Quantum mixing of Markov chains for special distributions

TL;DR

This paper demonstrates a quantum algorithm that achieves a quadratic speed-up in preparing certain stationary distributions of Markov chains, especially when the distribution's shape is partially known, broadening previous results.

Contribution

It introduces a quantum mixing method that works for Markov chains with known monotonic distribution shapes, not requiring regular graph structures.

Findings

Achieves quadratic quantum speed-up for specific distribution classes

Extends to distributions with partial monotonic shape knowledge

Uses Szegedy-type quantization of transition operators

Abstract

The preparation of the stationary distribution of irreducible, time-reversible Markov chains is a fundamental building block in many heuristic approaches to algorithmically hard problems. It has been conjectured that quantum analogs of classical mixing processes may offer a generic quadratic speed-up in realizing such stationary distributions. Such a speed-up would also imply a speed-up of a broad family of heuristic algorithms.
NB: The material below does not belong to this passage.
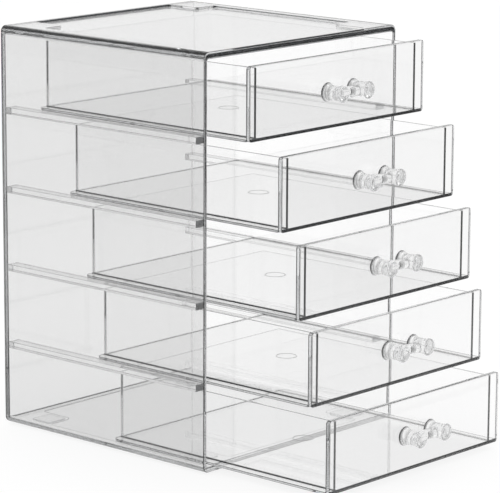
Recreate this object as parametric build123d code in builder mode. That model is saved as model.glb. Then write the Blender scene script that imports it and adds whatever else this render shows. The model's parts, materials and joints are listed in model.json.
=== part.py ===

However, a true quadratic speed up has thus far only been demonstrated for special classes of Markov chains. These results often presuppose a regular structure of the underlying graph of the Markov chain, and also a regularity in the transition probabilities. In this work, we demonstrate a true quadratic speed-up for a class of Markov chains where the restriction is only on the form of the stationary distribution, rather than directly on the Markov chain structure itself. In particular, we show efficient mixing can be achieved when it is beforehand known that the distribution is monotonically decreasing relative to a known order on the state space. Following this, we show that our approach extends to a wider class of distributions, where only a fraction of the shape of the distribution is known to be monotonic. Our approach is built on the Szegedy-type quantization of transition operators.